“Where does one garment end and another begin?” asked MM6 Maison Margiela in notes on the label’s resort collection, which offered a twisting exploration of this question. The creative team invented a lineup of playful new silhouettes that carried whiffs of their predecessors — classic suits, dresses or denim jackets — and an air of Nineties chic. Full denim dresses and coats were fashioned to look like separate jeans and jacket combinations, or spliced with panels of different material. The legs of blue jeans were added to a pair of black shorts, with a jeans shirt thrown on top — but with black sleeves from the elbow to the wrist.
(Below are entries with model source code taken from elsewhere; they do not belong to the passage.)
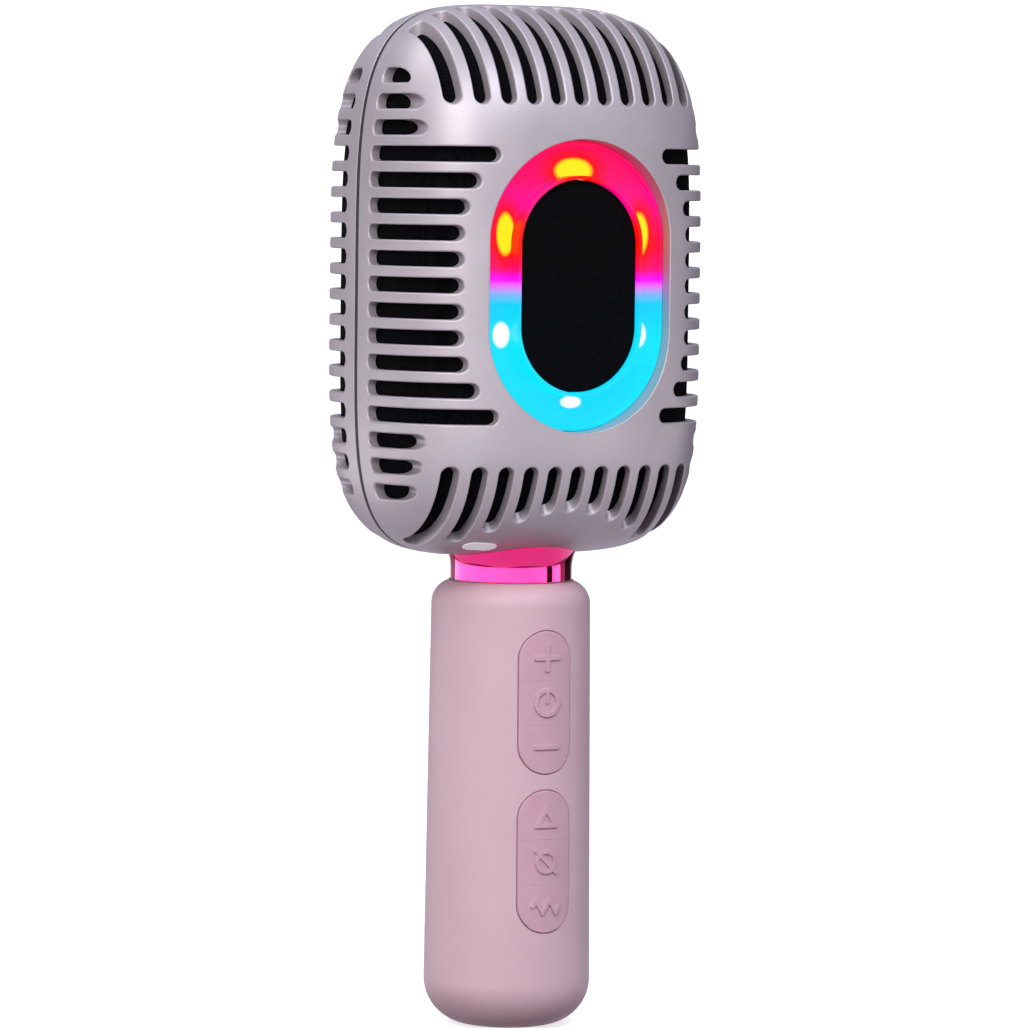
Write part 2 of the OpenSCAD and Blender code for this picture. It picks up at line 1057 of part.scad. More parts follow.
module battery_cradle() {
    low = battery_z - cradle_end_t - 0.3;
    length = battery_h + 2 * cradle_end_t + 0.6;
    color(plastic_grey)
        difference() {
            union() {
                translate([0, battery_y, low])
                    cylinder(h = length, r = cradle_out);
                for (s = [-1, 1])
                    translate([s * rail_x - rail_w / 2, main_board_front + board_t, low])
                        cube([rail_w, battery_y - main_board_front - board_t, length]);
            }
            translate([0, battery_y, low + cradle_end_t])
                cylinder(h = length - 2 * cradle_end_t, r = cradle_in);
            translate([-cradle_in, -far, low - 1])
                cube([2 * cradle_in, far + battery_y - 1, length + 2]);
            for (s = [-1, 1], z = board_screw_z)
                rod_y(0.8, -20, -0.8, s * rail_x, z);
        }
}

module battery_contacts() {
    gap = 0.3;
    color([0.8, 0.7, 0.4])
        for (z = [battery_z - gap, battery_z + battery_h])
            translate([0, battery_y + 3, z])
                cylinder(h = gap, r = 4);
}

front_shell();
rear_shell();
seam_gasket();
front_liner();
rear_liner();
light_ring();
ring_reflector();
led_board();
leds();
ring_screws();
front_cloth();
cloth_frame();
mic_capsule();
capsule_holder();
rear_bezel();
rear_cloth();
rear_grille();
inner_frame();
frame_screws();
speaker_basket();
speaker_surround();
speaker_cone();
dust_cap();
voice_coil();
speaker_magnet();
speaker_yoke();
speaker_screws();
neck_collar();
neck_tube();
neck_nut();
neck_screws();
wire_loom();
underside_sticker();
handle_body();
base_cap();
usb_socket();
plus_key();
power_key();
minus_key();
echo_key();
mute_key();
mode_key();
upper_key_web();
lower_key_web();
key_board();
tact_switches();
main_board();
bluetooth_module();
amplifier_chip();
board_screws();
battery_cell();
battery_cradle();
battery_contacts();
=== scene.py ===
"""Looks of the hand-held karaoke microphone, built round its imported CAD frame. Shapes are in millimetres."""

import json
import math

import bpy
import numpy as np
from mathutils import Matrix, Vector
from mathutils.geometry import delaunay_2d_cdt
from mathutils.kdtree import KDTree


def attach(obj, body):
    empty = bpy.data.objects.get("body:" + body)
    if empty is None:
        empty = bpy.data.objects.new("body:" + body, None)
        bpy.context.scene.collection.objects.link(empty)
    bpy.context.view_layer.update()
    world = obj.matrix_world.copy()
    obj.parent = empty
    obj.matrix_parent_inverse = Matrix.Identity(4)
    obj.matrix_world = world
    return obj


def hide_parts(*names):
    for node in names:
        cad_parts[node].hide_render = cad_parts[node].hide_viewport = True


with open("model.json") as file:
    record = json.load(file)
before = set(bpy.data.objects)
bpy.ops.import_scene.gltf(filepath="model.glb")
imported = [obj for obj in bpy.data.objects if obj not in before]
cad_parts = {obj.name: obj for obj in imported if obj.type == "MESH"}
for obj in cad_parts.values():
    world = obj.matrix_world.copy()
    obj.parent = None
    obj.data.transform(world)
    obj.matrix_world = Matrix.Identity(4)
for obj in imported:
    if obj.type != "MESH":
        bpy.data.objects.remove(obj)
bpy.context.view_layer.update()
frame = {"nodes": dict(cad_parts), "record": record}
MM = 0.001

# ---------- Sizes in millimetres: the CAD model's, but for the wider seam and the key gap ----------

HEAD_Z, FACE_Z = 172.0, 171.3
HEAD_HALF = np.array([40.3, 35.3, 63.0])
PLAN_POWER = 2.95
SIDE_POWERS, FACE_POWERS = (5.0, 4.0), (5.5, 4.5)  # below and above the head's middle
WALL = 2.2
SEAM_HALF, SEAM_INSET = 0.75, 0.1
SLOT_PITCH, SLOT_R = 5.87, 1.7
SEAM_MARGIN, SLOT_GAP = 5.8, 5.3
SIDE_ROWS, LONG_ROWS, END_COLUMNS = 8, 5, 5
SHORT_SLOT_X, END_TIP, NECK_CLEAR = 34.2, 40.6, 28.6
RING_R, RING_STRAIGHT = 22.75, 10.15
CLOTH_R, CLOTH_STRAIGHT = 14.7, 9.15
COLLAR_R, COLLAR_BACK = 24.2, -27.0
HANDLE_H, NECK_R, TUBE_R = 103.0, 14.0, 12.95
FOOT_R, SHOULDER_R, FOOT_FILLET, SHOULDER_FILLET = 19.25, 18.35, 10.5, 5.5
CAVITY_R = 16.2
PAD_R, PAD_STRAIGHT, KEY_PITCH, KEY_GAP = 6.65, 9.85, 10.2, 0.12
UPPER_PAD_Z, LOWER_PAD_Z, KEY_BACK = 76.0, 39.5, -16.6


# ---------- Head form ----------

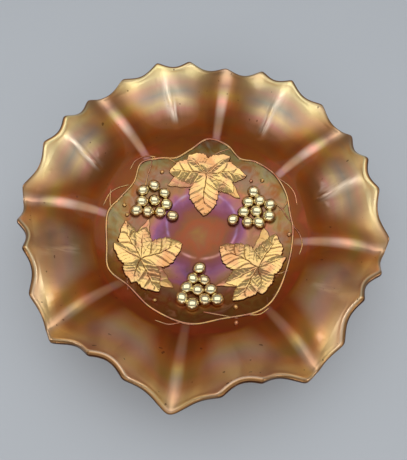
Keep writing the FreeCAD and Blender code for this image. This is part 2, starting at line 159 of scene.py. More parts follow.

One fitted knit dress in a soft periwinkle had extra holes in the sleeves, so it could be worn as a short-sleeve dress with extra panels hanging down from the elbow. Another, in the label’s signature nude, could be worn with matching trousers, as a spaghetti-strap top with the skirt of the dress hanging down the front, or switched around as a dress with an open back. Suits were made with sweatshirt material, and traditional button-up shirts were cut extra wide, with Velcro strips on the sides to cinch it at the waist. Prince of Wales patterns were printed onto light materials, or applied to a sheer, fitted top.

Accessories were equally inventive, and included cork heeled boots, jelly sandals made with felt, bucket-hat handbags and leather purses made in the shape of gift ribbons.